Opinion: Bill requiring a recount of state's 2020 presidential, congressional votes is wholly unnecessary

AP File Photo/Erik Schelzig / State Sen. Janice Bowling, R-Tullahoma, shown consulting with Sen. Brian Kelsey, R-Germantown, during a Senate floor session in 2014, has filed a bill to audit the state's 2020 presidential and congressional elections.
AP File Photo/Erik Schelzig / State Sen. Janice Bowling, R-Tullahoma, shown consulting with Sen. Brian Kelsey, R-Germantown, during a Senate floor session in 2014, has filed a bill to audit the state's 2020 presidential and congressional elections.

In the midst of the charges and counter-charges about a stolen 2020 presidential election, we don't recall hearing much about ballot irregularities or miscounting or thievery in Tennessee.

Was that because the race in the Volunteer State was not much of a race or because balloting went smoothly? Probably both.

For those who don't remember, then-President Donald Trump won 60.7% of the vote, rolling up 92 of the state's 95 counties and earning some 700,000-plus votes more than now-President Joe Biden.

Of course, charges of illegalities continued for months in states where the vote was close, though no investigation ever showed a significant number of votes that would have changed the result in any state.

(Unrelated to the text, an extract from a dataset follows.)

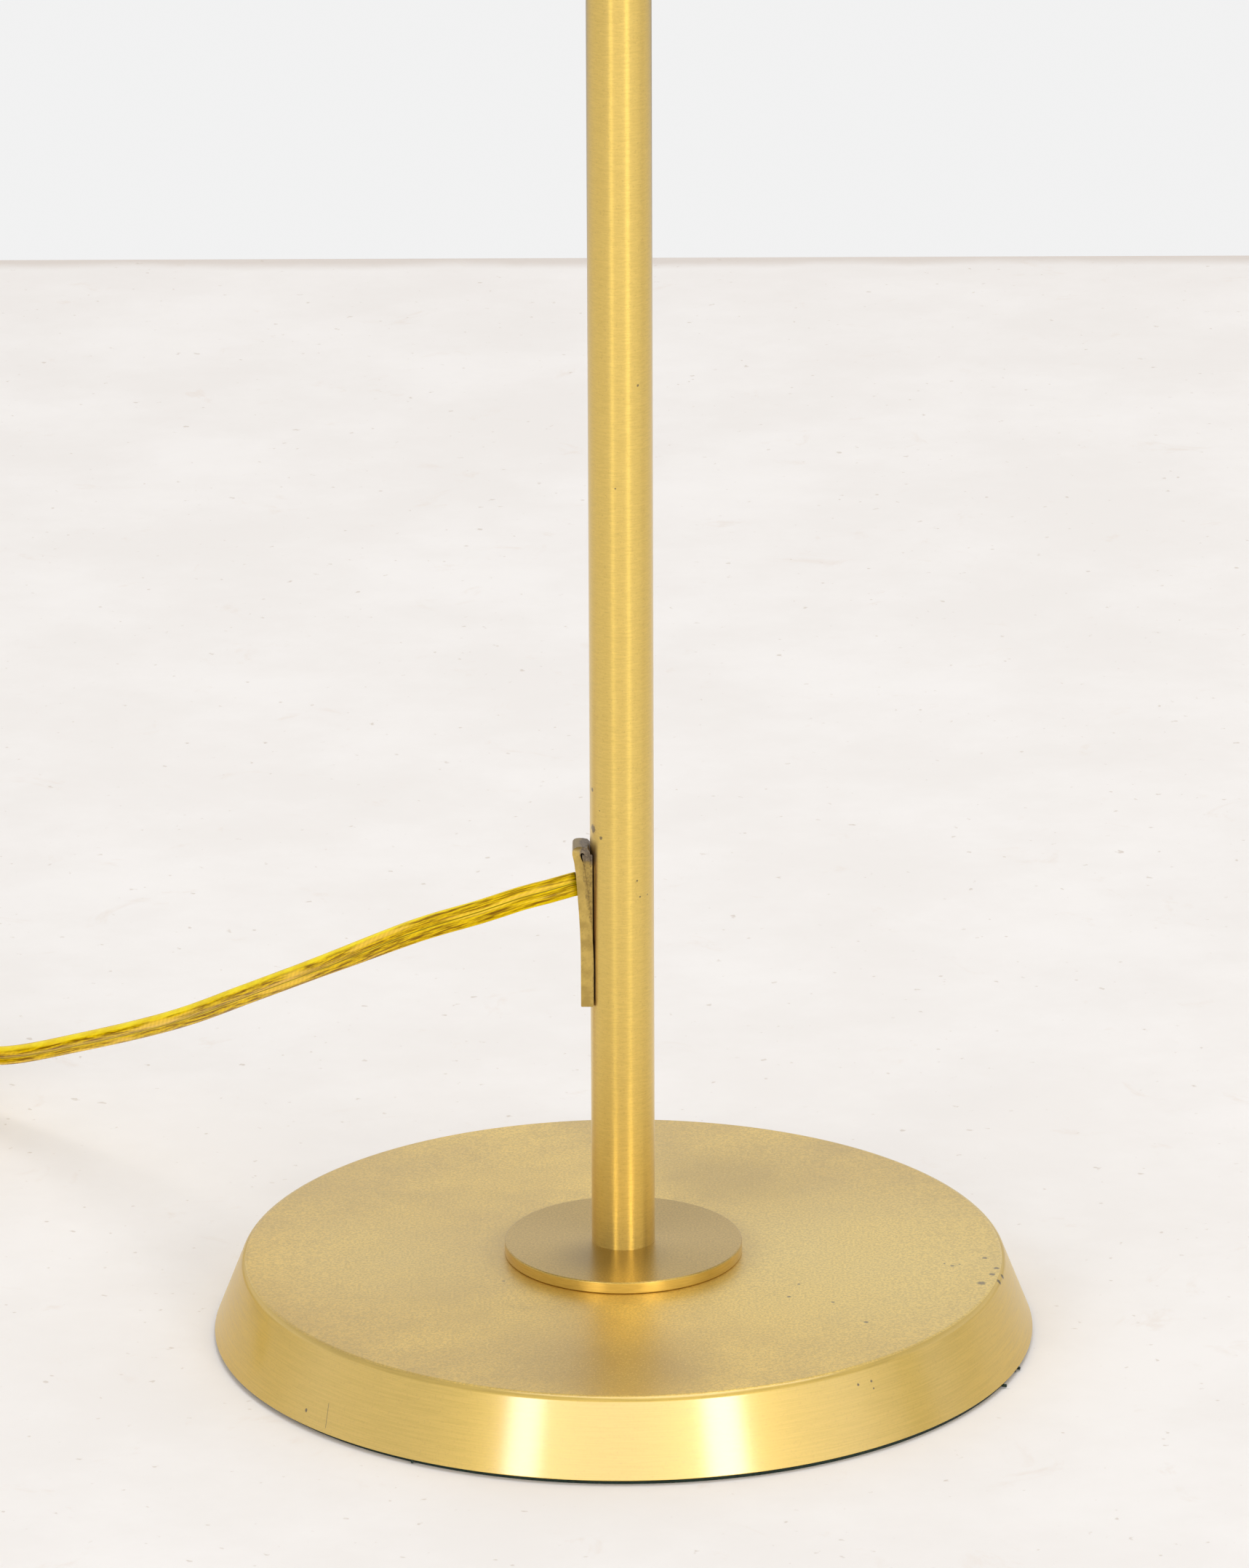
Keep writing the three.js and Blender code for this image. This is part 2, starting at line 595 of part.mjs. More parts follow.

However, more than a year after the election, news was still being made. Last week, it was announced that only four dead people voted illegally in Georgia in 2020 rather than the 5,000 Trump alleged. And a December Associated Press analysis of every potential case of voter fraud in six battleground states showed fewer than 475 total fraudulent votes - not none, as Democrats alleged, but a minuscule number that would not have changed the result in any state.

To be sure, things happened in the 2020 presidential election that helped tipped the advantage to Biden, such as states changing laws at the last minute as to when absentee ballots could be counted and states that refused to allow the oversight of ballot counting as they normally do. But even if all things had been as they were before, Trump would not have triumphed.

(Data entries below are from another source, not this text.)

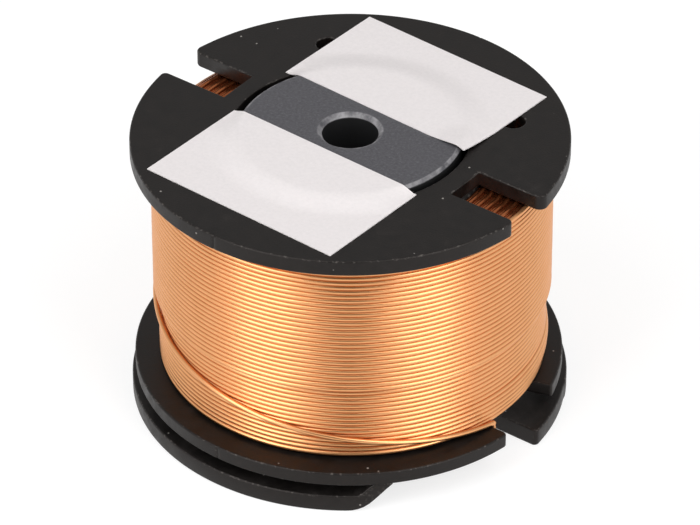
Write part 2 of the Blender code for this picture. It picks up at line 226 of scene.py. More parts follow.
# Materials. Each list of stops goes over a noise's value
BLACK = (0.0, 0.0, 0.0)
WHITE = (1.0, 1.0, 1.0)
PLASTIC_STOPS = (
    (0.35, (0.0045, 0.0038, 0.0035)),
    (0.6, (0.0085, 0.0072, 0.0067)),
    (0.8, (0.02, 0.0175, 0.0165)),
)
PLASTIC_WORN = (0.22, 0.2, 0.185)
PLASTIC_TINT = (1.0, 0.92, 0.88)
FERRITE_STOPS = (
    (0.32, (0.052, 0.051, 0.057)),
    (0.55, (0.079, 0.077, 0.086)),
    (0.75, (0.125, 0.122, 0.132)),
)
FERRITE_WORN = (0.42, 0.41, 0.42)
# Painted shade: the core's marked walls are near black, for the shade down its hole and in the gap
# round it
WALL_SHADE_COLOR = (0.004, 0.004, 0.0045)
DUST_PER_METRE = 900.0
DUST_SHARE_EMPTY = 0.9
DUST_DISC = (0.07, 0.12)
DUST_COLOR = (0.3, 0.28, 0.26)
COPPER_COLORS = ((0.79, 0.385, 0.17), (0.755, 0.36, 0.152))
COPPER_ROUGHNESS = 0.3
ROUGHNESS_SPREAD = 0.025
# The inner layers' copper is darker: painted shade, for the shade on the layers down in the notches
SHADED_COPPER_COLORS = ((0.5, 0.16, 0.06), (0.36, 0.1, 0.035))
SHADED_COPPER_ROUGHNESS = 0.2
COPPER_TINT = (1.0, 0.9, 0.85)
PAPER_STOPS = ((0.3, (0.77, 0.73, 0.73)), (0.7, (0.83, 0.785, 0.785)))

# Sockets of a Mix node set to colours, which share their names with its other sockets
MIX_UNDER = 6
MIX_OVER = 7
MIX_RESULT = 2

# Studio. Azimuths are counted from the camera's. The room is white, apart from a greyer ceiling
# and a darker strip up its camera side and its far side. The coil mirrors the camera side's strip
# as a darker band between two softboxes
ROOM_LIGHT = 0.23
CAMERA_SIDE_AZIMUTH = -1.0
CAMERA_SIDE_GREY = 0.05
FAR_SIDE_GREY = 0.5
CAMERA_SIDE_SPAN = (0.26, 0.36)
FAR_SIDE_SPAN = (-0.1, 0.3)
CEILING_GREY = 0.6
CEILING_SPAN = (0.15, 0.55)
BOX_DISTANCE = 0.7
FLOOR_GREY = 0.3
FLOOR_GLOW = 0.76
FLOOR_HEIGHT = -0.05 * MM
FLOOR_HALF_SIZE = 2.0
FLOOR_ROUGHNESS = 0.9

# Each softbox: azimuth, elevation, (width, height) and radiance
SOFTBOXES = {
    "left_box": (-48.0, 36.0, (0.38, 1.0), 3.3),
    "right_box": (43.0, 36.0, (0.36, 1.0), 3.3),
    "top_box": (0.0, 88.0, (0.6, 0.6), 0.5),
}

# Camera, found from the outlines of the flanges in the photograph
CAMERA_AZIMUTH = -52.7
CAMERA_DISTANCE = 0.4791
CAMERA_HEIGHT = 0.3573
CAMERA_PITCH = 35.546
CAMERA_YAW = 0.007
CAMERA_ROLL = -0.156
CAMERA_LENS = 292.75
SENSOR_WIDTH = 36.0


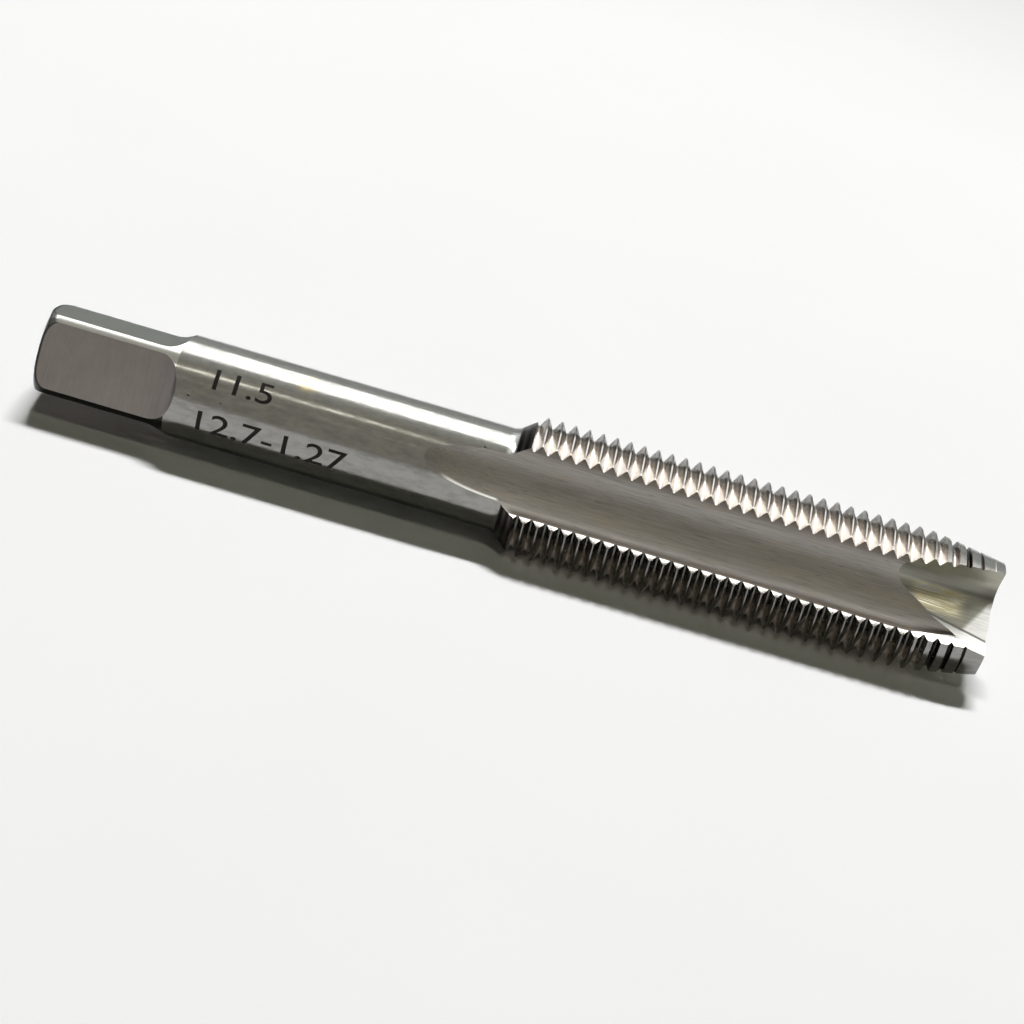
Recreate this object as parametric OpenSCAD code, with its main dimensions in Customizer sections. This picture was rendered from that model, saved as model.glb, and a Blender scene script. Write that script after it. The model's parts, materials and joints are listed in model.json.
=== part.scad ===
/* [Overall] */
// Length from the square end to the cutting tip
overall_l = 86.9; // [70:0.1:110]

/* [Shank] */
// Diameter of the plain shank
shank_d = 9.32; // [8.4:0.01:9.9]
// Radius of the hollow fillet where the shank meets the threaded part
neck_fillet_r = 1.43; // [0.5:0.01:2]
// Rise of that fillet above the shank
neck_rise = 0.39; // [0.1:0.01:0.6]

/* [Driving square] */
// Distance across the flats of the square
square_af = 7.1; // [6.5:0.01:7.6]
// Length of the flats, without their run-out
square_l = 10.5; // [6:0.1:16]
// Radius of the hollow run-out at the inner end of each flat
square_runout_r = 2.6; // [1:0.05:5]
// Turn of the square against the flutes, in degrees
square_turn = -16.2; // [-45:0.1:45]
// Radius of the rounded rim at the square end
end_round_r = 1.2; // [0.3:0.05:2]

/* [Thread] */
// Major diameter of the thread
thread_d = 12.7; // [12.5:0.01:13]
// Pitch of the thread, right hand
pitch = 1.27; // [1:0.01:1.5]
// Depth of the thread groove
thread_depth = 0.87; // [0.5:0.01:0.9]
// Width of the groove floor
groove_floor_w = 0.14; // [0.1:0.01:0.2]
// Distance from the tip to the back of the last full crest
thread_l = 42.35; // [30:0.05:50]
// Angle of the cone behind the thread, from the axis
back_cone_angle = 38; // [25:1:60]
// Length of the cutting chamfer at the tip
lead_l = 6.95; // [2:0.05:12]
// Diameter of the tip in front of the cutting chamfer
tip_d = 10.7; // [9.8:0.01:11.5]
// Distance of one crest from the tip, at the middle of the upper land
crest_offset = 0.285; // [0:0.005:1.27]

/* [Flutes] */
// Number of straight flutes and lands
flutes = 3; // [3:1:3]
// Radius of the web left between the flute floors
web_r = 3.62; // [3:0.01:4]
// Radius of the round flute section
flute_r = 4.36; // [4:0.01:4.6]
// Radius of the wheel that leaves the flute's run-out on the shank
flute_wheel_r = 30; // [20:1:60]
// Length of the flute at full depth, from the tip
flute_l = 44; // [40:0.1:50]

/* [Spiral point] */
// Place of the gash corner at the tip, outwards along the flute's middle line
gash_out = 0.25; // [0.1:0.01:1]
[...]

But, wait, here comes Tennessee state Sen. Janice Bowling, R-Tullahoma, who has filed a bill for the 2022 session of the General Assembly to investigate the results of the state's 2020 presidential and congressional races.

The measure, the Verify Our Tennessee Elections (VOTE) Act (Senate Bill 1657), calls on the Tennessee secretary of state to do:

- "A forensic audit of each ballot, including absentee ballots, available for review, from the 2020 general election."

- "A complete canvassing of each ballot, including absentee ballots, for purposes of confirming the vote tallies for each race."

- "A thorough review of the chain of custody for ballots, including absentee ballots, ballot boxes, and voting machines and equipment."

The legislation also gives the secretary of state, in order to carry out the law, broad authority to:

- "Conduct the investigation in the manner most likely to yield accurate and reliable results, including the authority to examine witnesses and subpoena documents and records other than ballots relative to the investigation that the secretary of state reasonably believes will assist in carrying out the investigation."

- "Establish deadlines for purposes of producing ballots, documents, records, machines, equipment and other information."

It further stipulates that each county election commission and state and local election official must fully cooperate with the secretary of state and meet each deadline. It also warns that if the aforementioned officials do not cooperate with the investigation, the attorney general and reporter should seek a writ ordering the commission or official to comply. It requires the investigation should be completed by Dec. 31, 2022, and should be delivered to the governor and head of the state House and Senate no later than Jan. 31, 2023.

You know, the secretary of state needs something to do in 2022. Redistricted congressional districts, redistricted county and municipal districts, new precinct maps throughout the state, re-sized county commission and school board districts (as in Hamilton County), county primary and general elections, and federal primary and general elections aren't nearly enough.

We need a review of the 2020 election because ... why?

We mentioned the results of the presidential election - not exactly a close one. And the closest congressional vote was the re-election of U.S. Rep. Scott DesJarlais in the 4th District. He won by 33.3%.

Now we're all for election security, but we can't imagine asking Tennessee taxpayers to pay for such a review of the 2020 election that is guaranteed to produce the same results and, perhaps, like Georgia, also find four dead people voting or six people voting twice, or a statistically insignificant amount of fraud.

Tennessee Secretary of State Tre Hargett, in a post-2020 election column, said this: "Tennessee's 2020 elections were safe, secure and free of the controversy we saw in many other states. The credit for this belongs to the Tennessee General Assembly and the sensible state election laws they have passed. A critical part of our system is that elections are administered at the county level with oversight by a bipartisan county election commission. In tandem, these traits protect the integrity of the ballot box."

Thus, we see no need for a 2020 re-run. If, however, Bowling wanted to enshrine such election forensics, or ones that would provide periodic checks of votes and chains of custody going forward, we'd be interested in reading such a bill. But let's move ahead.